▶ _Aim_
Quote exactly, and only, the lines of the material below from the line with "centre_leg_hanger_bolts();" through the line with "points = [vertex.co".

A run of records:
□ □ □

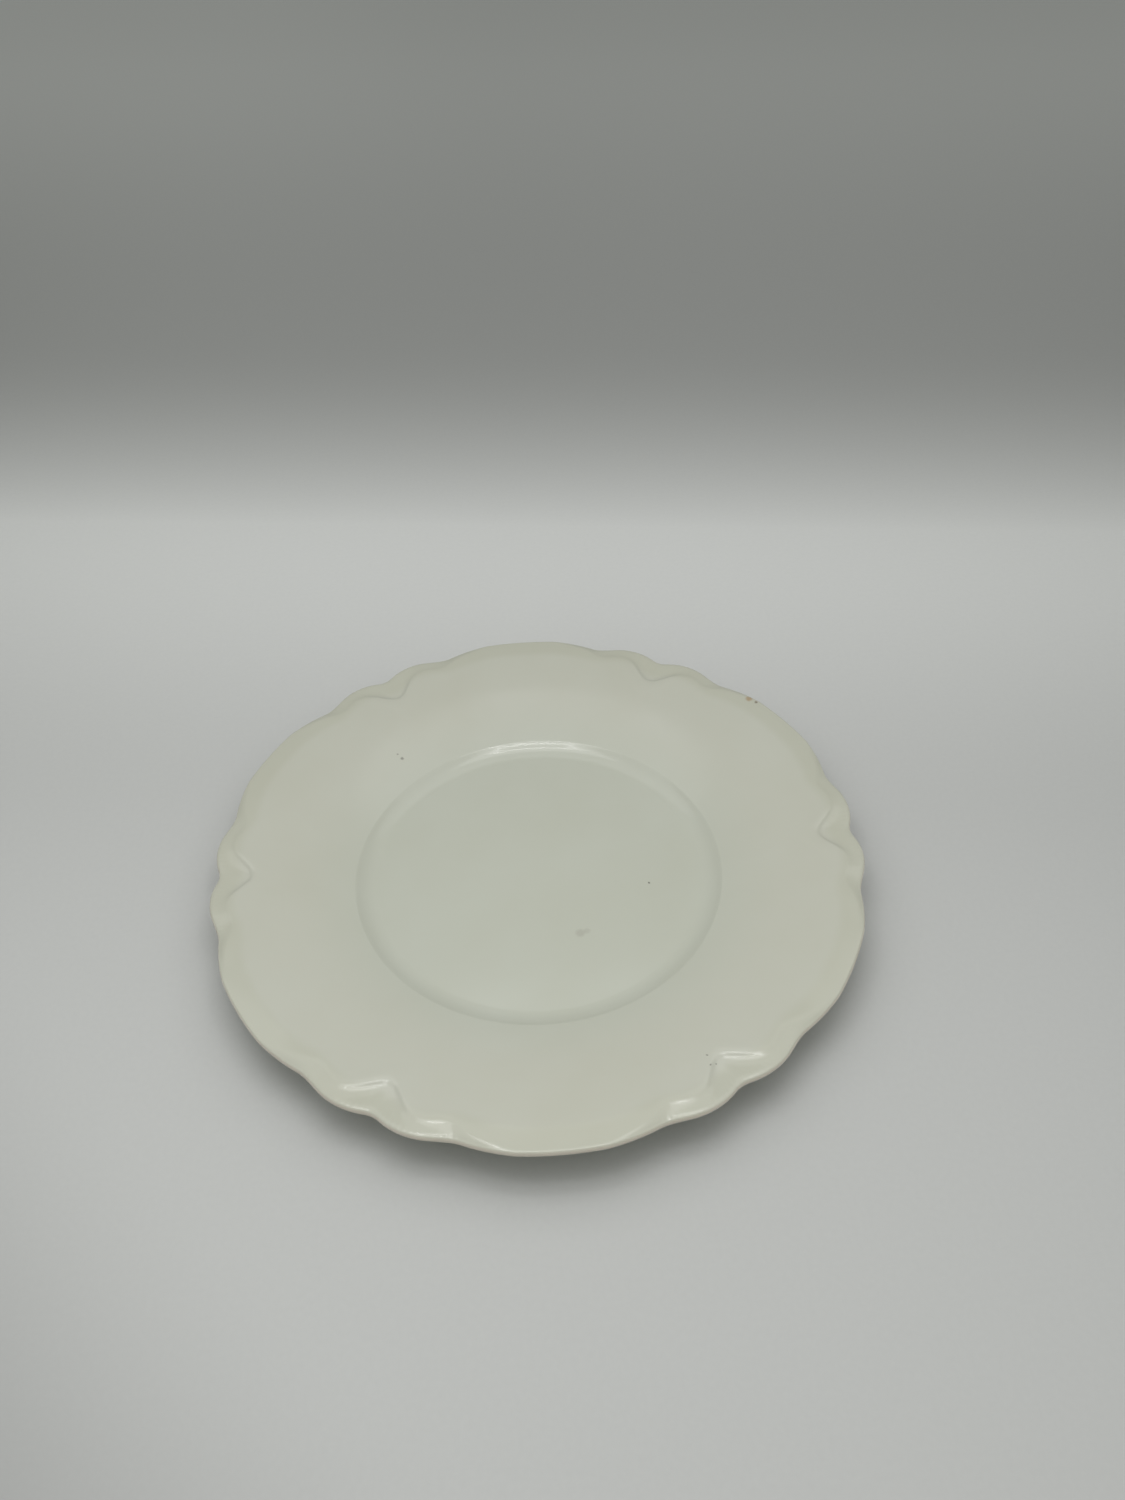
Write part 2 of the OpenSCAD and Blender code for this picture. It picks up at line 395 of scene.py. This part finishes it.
def make_rim(material):
    """Plain sloping flange between the verge and the border."""
    seam = SEAM_W / (BORDER_R - RIM_R)
    steps = [0, seam] + shares(RIM_RINGS)[:-1] + [1 - seam, 1]
    radii = [RIM_R + (BORDER_R - RIM_R) * u for u in steps]
    points = [(r, face_z(r)) for r in radii] + [(r, back_z(r)) for r in reversed(radii)]
    mesh = spin_profile(points, ROUND_COLUMNS)
    return finish_mesh(mesh, "glazed_rim", material, "ivory_glaze", "rim")


def make_border(material):
    """Scalloped edge: spun from one section, then each column takes the section of its own angle."""
    mesh = spin_profile(border_section(0), BORDER_COLUMNS, shape=border_section)
    # Share of the painted shade on the band round the edge, kept on the mesh for the glaze
    band = mesh.verts.layers.float.new(PAINTED_SHADE_BAND_NAME)
    for vert in mesh.verts:
        across, back = vert.co.xy / MM
        vert[band] = painted_shade_share(math.degrees(math.atan2(back, across)), math.hypot(across, back))
    return finish_mesh(mesh, "ruffled_border", material, "ivory_glaze", "scalloped_border")


def make_foot(material):
    """Foot under the verge, drawn in a little on its way down."""
    points = [
        (FOOT_IN_R, FOOT_H), (FOOT_IN_R + FOOT_DRAFT, BARE_H),
        (FOOT_OUT_R - FOOT_DRAFT, BARE_H), (FOOT_OUT_R, FOOT_H),
    ]
    mesh = spin_profile(points, ROUND_COLUMNS)
    return finish_mesh(mesh, "glazed_foot", material, "ivory_glaze", "foot_ring")


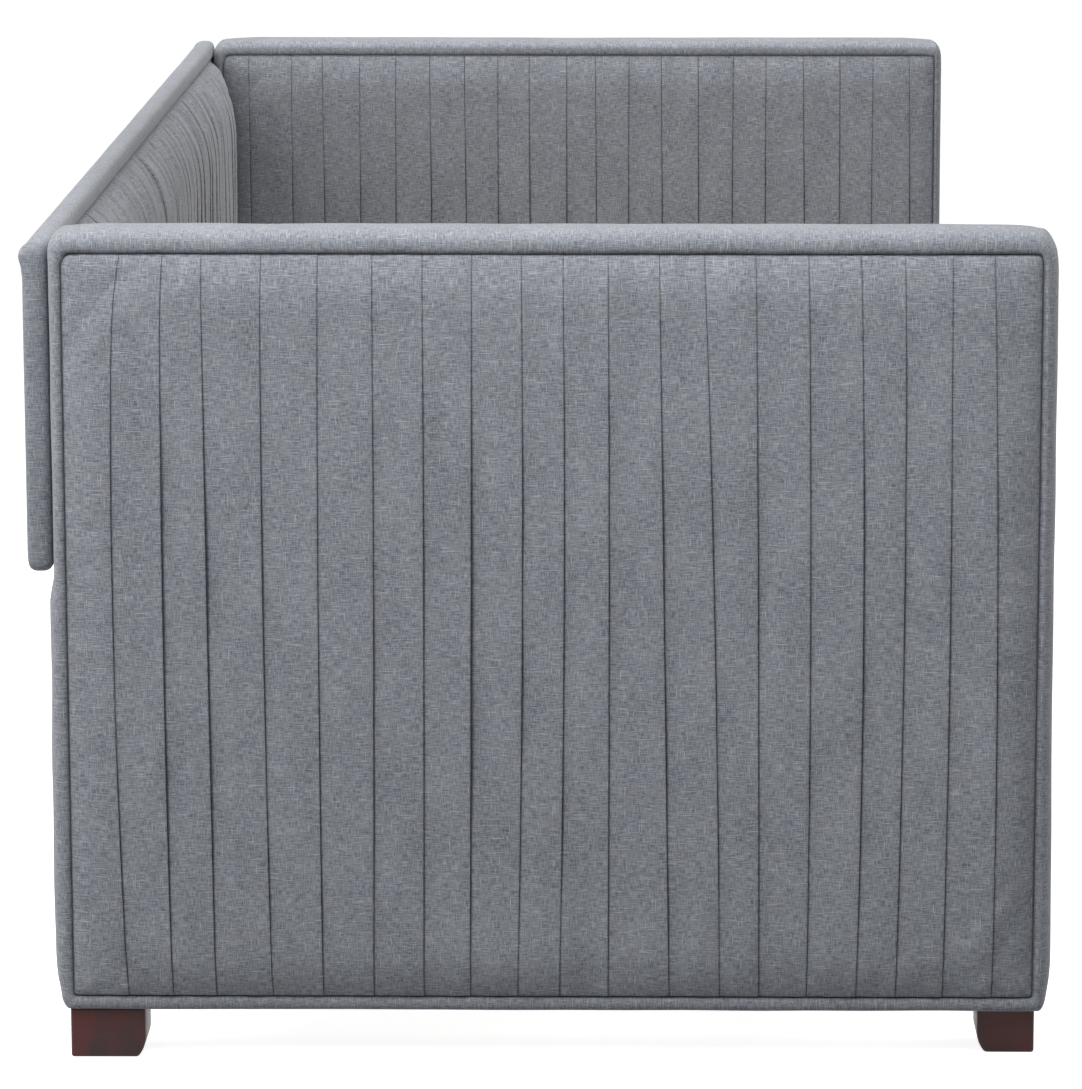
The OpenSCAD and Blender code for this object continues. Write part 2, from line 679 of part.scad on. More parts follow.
module ledger()
  color(pine_colour) difference() {
    box([-ledger_half, ledger_half], [rail_y[1], rail_y[1] + ledger_depth], ledger_z);
    for (x = ledger_screw_x) {
      rod_y(x, [rail_y[1] - 1, rail_y[1] + ledger_depth + 1], ledger_middle, screw_bore);
      rod_y(x, [rail_y[1] + ledger_depth - screw_head_height, rail_y[1] + ledger_depth + 1], ledger_middle,
            screw_head / 2 + bore_clearance);
    }
    for (i = [1:slat_count])
      rod_z(slat_x(i), ledger_seat, [slat_low - slat_screw_depth, slat_low + 1],
            slat_screw_diameter / 2 + bore_clearance);
  }

module ledger_screws_front()
  for (x = ledger_screw_x) {
    rod_y(x, [rail_y[1] - screw_depth, rail_y[1] + ledger_depth - screw_head_height], ledger_middle,
          screw_diameter / 2);
    rod_y(x, [rail_y[1] + ledger_depth - screw_head_height, rail_y[1] + ledger_depth], ledger_middle,
          screw_head / 2);
  }

module ledger_screws()
  color(steel_colour) {
    ledger_screws_front();
    at_rear() ledger_screws_front();
  }

// Moves a bracket, bolt or screw drawn at the origin to its corner against the right arm
module at_bracket(bracket)
  on_side(bracket[0]) translate([inner_ply, bracket[1], bracket[3]]) scale([1, bracket[2], 1]) children();

// A bent steel angle with its corner at the origin, its arm leg along Y and its rail leg along -X
module angle_bracket(height)
  difference() {
    union() {
      box([-bracket_thickness, 0], [0, bracket_arm_leg], [-height / 2, height / 2]);
      box([-bracket_rail_leg, 0], [0, bracket_thickness], [-height / 2, height / 2]);
    }
    for (end = [-1, 1]) {
      rod_x([-bracket_thickness - 1, 1], bracket_bolt_offset, end * (height / 2 - bracket_hole_inset), bolt_hole);
      rod_y(-bracket_rail_leg + bracket_hole_inset, [-1, bracket_thickness + 1],
            end * (height / 2 - bracket_hole_inset), screw_diameter / 2 + thread_clearance);
    }
  }

module rail_brackets()
  color(steel_colour) for (bracket = RAIL_BRACKETS) at_bracket(bracket) angle_bracket(bracket[4]);

module centre_rail_brackets()
  color(steel_colour) for (bracket = CENTRE_BRACKETS) at_bracket(bracket) angle_bracket(bracket[4]);

module bracket_bolts()
  color(steel_colour) for (bracket = concat(RAIL_BRACKETS, CENTRE_BRACKETS))
    at_bracket(bracket) for (end = [-1, 1]) {
      z = end * (bracket[4] / 2 - bracket_hole_inset);
      rod_x([-bracket_thickness - head_height, -bracket_thickness], bracket_bolt_offset, z, head_diameter / 2);
      rod_x([-bracket_thickness, arm_ply + thread_engagement], bracket_bolt_offset, z, bolt_radius);
    }

module bracket_screws()
  color(steel_colour) for (bracket = concat(RAIL_BRACKETS, CENTRE_BRACKETS))
    at_bracket(bracket) for (end = [-1, 1]) {
      x = -bracket_rail_leg + bracket_hole_inset;
      z = end * (bracket[4] / 2 - bracket_hole_inset);
      rod_y(x, [bracket_thickness, bracket_thickness + screw_head_height], z, screw_head / 2);
      rod_y(x, [-screw_depth, bracket_thickness], z, screw_diameter / 2);
    }

module centre_rail()
  color(pine_colour) difference() {
    box([-rail_half, rail_half],
        [arm_middle - centre_rail_width / 2, arm_middle + centre_rail_width / 2], centre_rail_z);
    for (side = [LEFT, RIGHT]) {
      rod_z(side * leg_offset, arm_middle, [centre_rail_z[0] - 1, centre_rail_z[0] + hanger_rise],
            bolt_radius + bore_clearance);
      for (z = bracket_holes(CENTRE_BRACKETS[0]))
        rod_y(side * bracket_screw_x,
              [arm_middle + centre_rail_width / 2 - screw_depth, arm_middle + centre_rail_width / 2 + 1],
              z, screw_bore);
    }
  }

module centre_leg()
  color(pine_colour) difference() {
    rod_z(leg_offset, arm_middle, [glide_height, centre_rail_z[0]], leg_diameter / 2);
    rod_z(leg_offset, arm_middle, [centre_rail_z[0] - hanger_depth, centre_rail_z[0] + 1],
          bolt_radius + bore_clearance);
    rod_z(leg_offset, arm_middle, [glide_height - 1, glide_height + spigot_length],
          spigot_diameter / 2 + bore_clearance);
  }

module centre_leg_hanger_bolts()
  color(steel_colour) for (side = [LEFT, RIGHT])
    rod_z(side * leg_offset, arm_middle, [centre_rail_z[0] - hanger_depth, centre_rail_z[0] + hanger_rise],
          bolt_radius);

// Each glide is a disc with a spigot that is driven up into the leg
module centre_leg_glides()
  color(nylon_colour) for (side = [LEFT, RIGHT]) {
    rod_z(side * leg_offset, arm_middle, [0, glide_height], glide_diameter / 2);
    rod_z(side * leg_offset, arm_middle, [glide_height, glide_height + spigot_length], spigot_diameter / 2);
  }

module slat(i)
  color(pine_colour) difference() {
    box([slat_x(i) - slat_width / 2, slat_x(i) + slat_width / 2],
        [arm_middle - slat_half_length, arm_middle + slat_half_length], [slat_low, slat_low + slat_thickness]);
    for (end = [-1, 1]) {
      y = arm_middle + end * (arm_middle - ledger_seat);
      rod_z(slat_x(i), y, [slat_low - 1, slat_low + slat_thickness + 1], slat_screw_diameter / 2 + bore_clearance);
      rod_z(slat_x(i), y, [slat_low + slat_thickness - screw_head_height, slat_low + slat_thickness + 1],
            slat_screw_head / 2 + bore_clearance);
    }
  }

module slat_screws()
  color(steel_colour) for (i = [1:slat_count], end = [-1, 1]) {
    y = arm_middle + end * (arm_middle - ledger_seat);
    top = slat_low + slat_thickness;
    rod_z(slat_x(i), y, [top - screw_head_height, top], slat_screw_head / 2);
    rod_z(slat_x(i), y, [slat_low - slat_screw_depth, top - screw_head_height], slat_screw_diameter / 2);
  }

module slat_straps()
  color(strap_colour) for (end = [-1, 1])
    box([slat_x(1) - slat_width / 2, slat_x(slat_count) + slat_width / 2],
        [arm_middle + end * strap_offset - strap_width / 2, arm_middle + end * strap_offset + strap_width / 2],
        [slat_low - strap_thickness, slat_low]);

on_side(LEFT) arm_frame();  // left_arm_frame
on_side(RIGHT) arm_frame();  // right_arm_frame
on_side(LEFT) arm_outer_board();  // left_arm_outer_board
on_side(RIGHT) arm_outer_board();  // right_arm_outer_board
on_side(LEFT) arm_inner_board();  // left_arm_inner_board
on_side(RIGHT) arm_inner_board();  // right_arm_inner_board
on_side(LEFT) arm_border();  // left_arm_border
on_side(RIGHT) arm_border();  // right_arm_border
on_side(LEFT) arm_outer_pad();  // left_arm_outer_pad
on_side(RIGHT) arm_outer_pad();  // right_arm_outer_pad
on_side(LEFT) arm_inner_pad();  // left_arm_inner_pad
on_side(RIGHT) arm_inner_pad();  // right_arm_inner_pad
on_side(LEFT) arm_dust_cover();  // left_arm_dust_cover
on_side(RIGHT) arm_dust_cover();  // right_arm_dust_cover
on_side(LEFT) arm_inserts();  // left_arm_inserts
on_side(RIGHT) arm_inserts();  // right_arm_inserts
on_side(LEFT) front_foot();  // front_left_foot
on_side(RIGHT) front_foot();  // front_right_foot
on_side(LEFT) rear_foot();  // rear_left_foot
on_side(RIGHT) rear_foot();  // rear_right_foot
foot_hanger_bolts();
back_frame();
back_board();
back_pad();
back_border();
back_rear_cover();
back_bolts();
back_washers();
rail_board();  // front_rail_board
rail_cover();  // front_rail_cover
ledger();  // front_ledger
at_rear() rail_board();  // rear_rail_board
at_rear() rail_cover();  // rear_rail_cover
at_rear() ledger();  // rear_ledger
rail_brackets();
bracket_bolts();
bracket_screws();
ledger_screws();
centre_rail();
centre_rail_brackets();
on_side(LEFT) centre_leg();  // left_centre_leg
on_side(RIGHT) centre_leg();  // right_centre_leg
centre_leg_hanger_bolts();
centre_leg_glides();
slat_straps();
slat_screws();
for (i = [1:slat_count]) slat(i);
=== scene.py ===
"""The looks of an upholstered twin daybed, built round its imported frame.

The two end arms and the back are dressed in a heathered linen weave, sewn in knife pleats inside
padded rolls. The base between them is slatted softwood on fabric-covered rails. Sizes are in metres.
"""

import logging
import math
from collections.abc import Callable, Sequence
from dataclasses import dataclass, field
from enum import Enum

import bmesh
import bpy
import numpy as np
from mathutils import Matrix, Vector


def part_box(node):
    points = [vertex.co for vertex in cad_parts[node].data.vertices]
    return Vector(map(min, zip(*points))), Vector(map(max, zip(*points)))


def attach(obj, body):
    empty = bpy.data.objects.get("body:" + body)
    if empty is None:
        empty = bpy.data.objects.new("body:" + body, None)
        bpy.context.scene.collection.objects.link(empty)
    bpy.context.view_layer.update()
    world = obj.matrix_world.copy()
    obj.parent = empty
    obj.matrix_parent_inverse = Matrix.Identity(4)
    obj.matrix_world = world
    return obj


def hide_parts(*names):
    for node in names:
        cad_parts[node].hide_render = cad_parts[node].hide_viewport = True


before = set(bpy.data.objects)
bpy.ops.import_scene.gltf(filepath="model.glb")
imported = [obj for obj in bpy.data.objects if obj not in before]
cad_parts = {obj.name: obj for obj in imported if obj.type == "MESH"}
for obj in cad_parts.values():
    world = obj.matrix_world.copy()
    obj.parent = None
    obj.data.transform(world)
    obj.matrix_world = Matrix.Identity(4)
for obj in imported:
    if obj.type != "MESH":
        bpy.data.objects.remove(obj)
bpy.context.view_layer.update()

Triple = tuple[float, float, float]
MM = 0.001
WHITE = (1.0, 1.0, 1.0, 1.0)
FLAT_ANGLE = math.radians(1.0)
SHARP_ANGLE = math.radians(30.0)
CAD_WELD = 0.01 * MM
CLOTH_WELD = 0.005 * MM
EVERYWHERE = 10.0
LOG = logging.getLogger("daybed")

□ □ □

▶ _Output of the task_
centre_leg_hanger_bolts();
centre_leg_glides();
slat_straps();
slat_screws();
for (i = [1:slat_count]) slat(i);
=== scene.py ===
"""The looks of an upholstered twin daybed, built round its imported frame.

The two end arms and the back are dressed in a heathered linen weave, sewn in knife pleats inside
padded rolls. The base between them is slatted softwood on fabric-covered rails. Sizes are in metres.
"""

import logging
import math
from collections.abc import Callable, Sequence
from dataclasses import dataclass, field
from enum import Enum

import bmesh
import bpy
import numpy as np
from mathutils import Matrix, Vector


def part_box(node):
    points = [vertex.co for vertex in cad_parts[node].data.vertices]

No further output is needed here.